2. A slug detection and rejection system in accordance with claim 1, wherein said pulse counting electrical circuit means comprises:
a. pulse counter and comparator circuit means;
b. first timing means and
c. coin lock-out energizing means
d. whereby said pulse counter and comparator circuit means counts the number of reflected pulses during a first time interval as determined by said first timing means and compares said number with a pre-selected number, said coin lock-out energizer being energized to accept a coin in the event the pre-selected number is achieved during said first time interval.
3. A slug detection and rejection system in accordance with claim 2, additionally comprising:
a. second timing means, said second timing means, activated in the event the pre-selected number of pulses is counted during said first time interval, to maintain said coin lock-out mechanism in its accept condition for a second time interval,
b. said second time interval being the time necessary for a coin to move from the detector means to past said coin lock-out mechanism.

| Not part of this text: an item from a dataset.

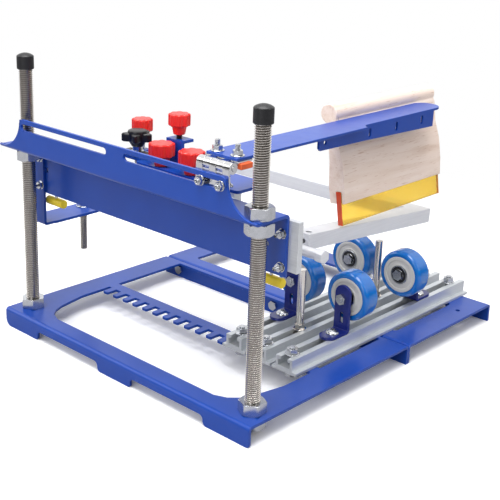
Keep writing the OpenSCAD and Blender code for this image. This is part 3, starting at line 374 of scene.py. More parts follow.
# Each finish: what makes it, and the material slot that it fills
FINISHES = {
    "blue_powder_coat": (blue_powder_coat, "blue_powder_coat"),
    "navy_powder_coat": (navy_powder_coat, "navy_powder_coat"),
    "threaded_stainless": (threaded_stainless, "stainless_thread"),
    "thread_root_painted_shade": (thread_root_painted_shade, "stainless_thread"),
    "zinc_steel": (zinc_steel, "zinc_fasteners"),
    "polished_chrome": (polished_chrome, "hinge_steel"),
    "rail_aluminium": (rail_aluminium, "anodised_aluminium"),
    "slide_aluminium": (slide_aluminium, "anodised_aluminium"),
    "tube_aluminium": (tube_aluminium, "raw_aluminium"),
    "bearing_steel": (bearing_steel, "zinc_fasteners"),
    "black_rubber": (black_rubber, "black_rubber"),
    "black_nylon": (black_nylon, "black_plastic"),
    "red_nylon": (red_nylon, "red_plastic"),
    "yellow_vinyl": (yellow_vinyl, "yellow_plastic"),
    "orange_rubber": (orange_rubber, "orange_rubber"),
    "grey_nylon": (grey_nylon, "grey_nylon"),
    "blue_urethane": (blue_urethane, "blue_urethane"),
    "amber_urethane": (amber_urethane, "amber_urethane"),
    "amber_cut_end": (amber_cut_end, "amber_urethane"),
    "oiled_maple": (oiled_maple, "maple_wood"),
}
made_finishes = {}


def finish(name):
    """The material of that finish, made once."""
    if name not in made_finishes:
        made_finishes[name] = FINISHES[name][0]()
    return made_finishes[name]


# Modelling helpers


def activate(*objects):
    """Selects only these objects, with the first one active."""
    if bpy.context.object and bpy.context.object.mode != "OBJECT":
        bpy.ops.object.mode_set(mode="OBJECT")
    bpy.ops.object.select_all(action="DESELECT")
    for item in objects:
        item.select_set(True)
    bpy.context.view_layer.objects.active = objects[0]


def new_object(name, data):
    """An object of that mesh, lamp or camera, in the scene."""
    piece = bpy.data.objects.new(name, data)
    bpy.context.scene.collection.objects.link(piece)
    return piece


def apply_modifier(piece, name, kind, **settings):
    """Adds a modifier to the piece and applies it."""
    activate(piece)
    modifier = piece.modifiers.new(name, kind)
    for key, value in settings.items():
        setattr(modifier, key, value)
    bpy.ops.object.modifier_apply(modifier=modifier.name)


def smooth(piece, angle):
    """Smooth shading with edges above the angle kept sharp, and flat faces that stay flat."""
    activate(piece)
    bpy.ops.object.shade_smooth_by_angle(angle=math.radians(angle))
    apply_modifier(piece, "flat faces", "WEIGHTED_NORMAL", keep_sharp=True, weight=80)


def finish_piece(piece, body, finish_name, *nodes):
    """Gives the piece its finish, and has it ride on its body in place of the CAD nodes."""
    if not piece.data.materials:
        piece.data.materials.append(finish(finish_name))
    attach(piece, body)
    if nodes:
        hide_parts(*nodes)
    return piece


def turned(name, profile, steps, closed=True):
    """A body turned about z from its profile of (radius, height) points in millimetres."""
    mesh = bpy.data.meshes.new(name)
    points = [(r * MM, 0, z * MM) for r, z in profile]
    edges = [(i, i + 1) for i in range(len(points) - 1)]
    if closed:
        edges.append((len(points) - 1, 0))
    mesh.from_pydata(points, edges, [])
    piece = new_object(name, mesh)
    activate(piece)
    bpy.ops.object.mode_set(mode="EDIT")
    bpy.ops.mesh.select_all(action="SELECT")
    bpy.ops.mesh.spin(steps=steps, angle=math.tau, center=(0, 0, 0), axis=(0, 0, 1))
    bpy.ops.mesh.select_all(action="SELECT")
    bpy.ops.mesh.remove_doubles(threshold=MERGE)
    bpy.ops.mesh.normals_make_consistent(inside=False)
    bpy.ops.object.mode_set(mode="OBJECT")
    return piece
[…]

Reference is made to Disclosure Document No. 75,255, filed Oct. 25, 1978, with respect to the present invention.


Conventional coin-operated mechanisms, such as vending and gambling machines frequently have simplified slug detector mechanisms such as magnetic means to detect slugs made of ferrous material as opposed to coins which are generally made of non-ferrous material, as well as size control means which attempt to distinguish between the different size coins of different denominations. Such mechanisms frequently have coin lock-out mechanisms which either accept or reject coins inserted into the mechanism. For example, with a solenoid-actuated lock-out, an energized solenoid will allow a coin to be accepted, while a de-energized solenoid will reject the coin, so that, by way of illustration, when the machine is unplugged and inoperative, coins are rejected and returned to the customer. In general, however, it has been exceedingly difficult to consistently detect and reject a non-ferrous "slug" which is the same size as the coin denomination intended for the machine.


Briefly, and not by way of limitation, the present invention provides a slug-detection and rejector system which may be added simply and economically to existing coin-operated mechanisms having solenoid-actuated lock-out devices. Alternatively, the invention may be applied to coin mechanisms having no coin lock-out solenoids by addition of such lock-out devices.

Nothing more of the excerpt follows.